4. How big is your collection? (In terms of number of objects and storage space required)
Unique content (not including replications): 123 TB / 23 million files (some of these are compressed files containing many files as is the case for our web harvests)
5. What are your performance requirements? Further, why are these your particular requirements?
(I'll fill this in later)
6. What storage media have you elected to use? (Disk, Tape, etc) Further, why did you choose these particular media?
A combination of disk and tape.
7. What do you think the key advantages of the system you use?
The system is very robust and the replication is automated using SAM/QFS. We've proven that we can detect corruption and replace the bad copies quickly.
8. What do you think are the key problems or disadvantages your system present?
It's difficult to check the integrity of the tape copies.
9. What important principles informed your decision about the particular tool or service you chose to use?
(I'll fill this in later)
10. How frequently do you migrate from one system to another? Further, what is it that prompts you to make these migrations?

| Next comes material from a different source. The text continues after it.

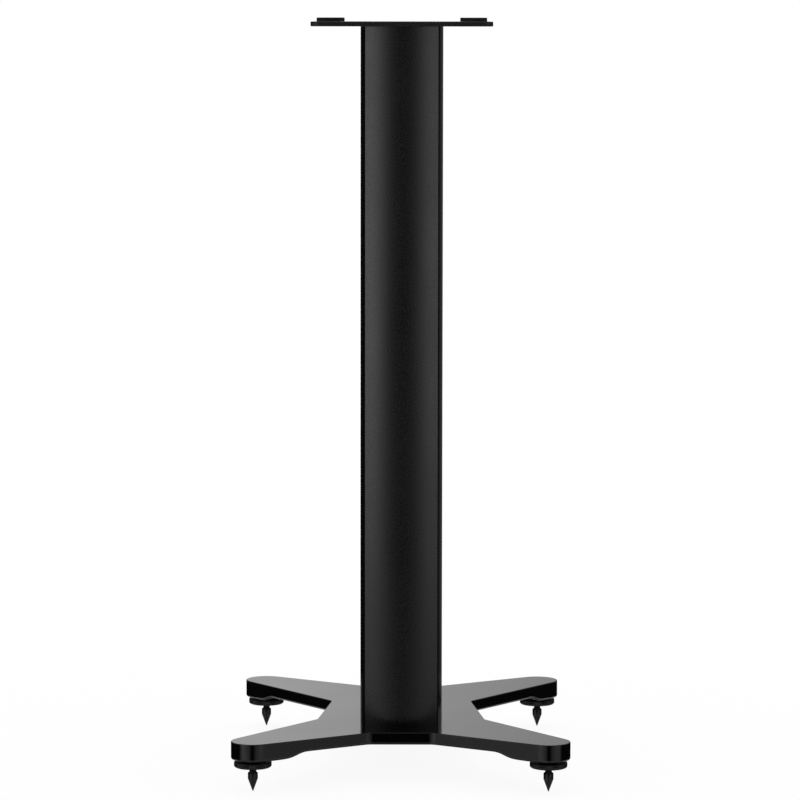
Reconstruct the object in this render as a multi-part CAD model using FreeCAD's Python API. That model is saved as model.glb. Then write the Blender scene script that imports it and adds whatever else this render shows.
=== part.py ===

In general we migrate our storage system every 5 years. We do this because of maintenance contracts, aging hardware, the desire to move to higher capacity systems.
11. What characteristics of the storage system(s) you use do you feel are particularly well-suited to long-term digital preservation? (High levels of redundancy/resiliency, internal checksumming capabilities, automated tape refresh, etc)
Non-proprietary storage formats (e.g. the use of tar), robustness, no encryption.
12. What functionality or processes have you developed to augment your storage systems in order to meet preservation goals? (Periodic checksum validation, limited human access or novel use of permissions schemes)
Continuous integrity checking (comparing MD5s, comparing total count in database and file system)
13. Are there tough requirements for digital preservation, e.g. TRAC certification, that you wish were more readily handled by your storage system?
Can't think of any